A daring new exhibition, Life, Death & Revelry, takes a close look at one of the Isabella Stewart Gardner Museum’s most treasured works, the Farnese Sarcophagus, widely considered the most important ancient Roman sarcophagus in America. This immersive installation explores the piece’s history and features a new artwork inspired by the Sarcophagus by Artists-in-Residence Paul Kaiser and Marc Downie of OpenEndedGroup.

“This exhibition traces this artwork’s journey from ancient Rome to nineteenth-century New England, and allows us to place it in conversation with a contemporary new media artwork,” says Dr. Christina Nielsen, the William and Lia Poorvu Curator of the Collection.


For Life, Death & Revelry, the monumental 7,500-pound object is being carefully restored and rigorously studied by the Museum’s conservation team and will be temporarily moved from its usual place between columns in the Palace courtyard into Hostetter Gallery for the first time in more than 100 years, so that it can be viewed from all four sides.

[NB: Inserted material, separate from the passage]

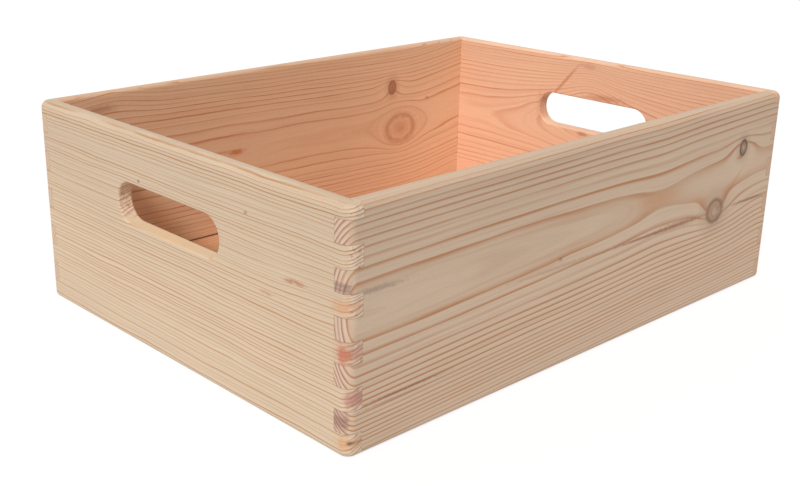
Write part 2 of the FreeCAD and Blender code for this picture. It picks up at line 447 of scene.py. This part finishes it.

Over a period of many months and repeated residencies at the Gardner, artists Kaiser and Downie carried out an intensive photographic study of the sarcophagus, which they analyzed using their own custom-designed software platform, transforming the data into a 3D projection installation called “Maenads & Satyrs.” It combines non-photorealistic 3D renderings, body movements by motion-capture, and the autonomy of artworks directed or assisted by artificial intelligence. Kaiser and Downie often use film, motion capture, photography, drawing, music, and architecture for their work. The soundtrack is a specially commissioned recording of cellist Yeesun Kim performing Kaija Saariaho’s musical composition “Petals” for solo cello and electronics.

Visitors will be able to find their own personal meaning in this timeless work as part of the exhibition’s multi-disciplinary programming of dance, music, and other performances that draw on the object’s universal themes of life, death, and merriment.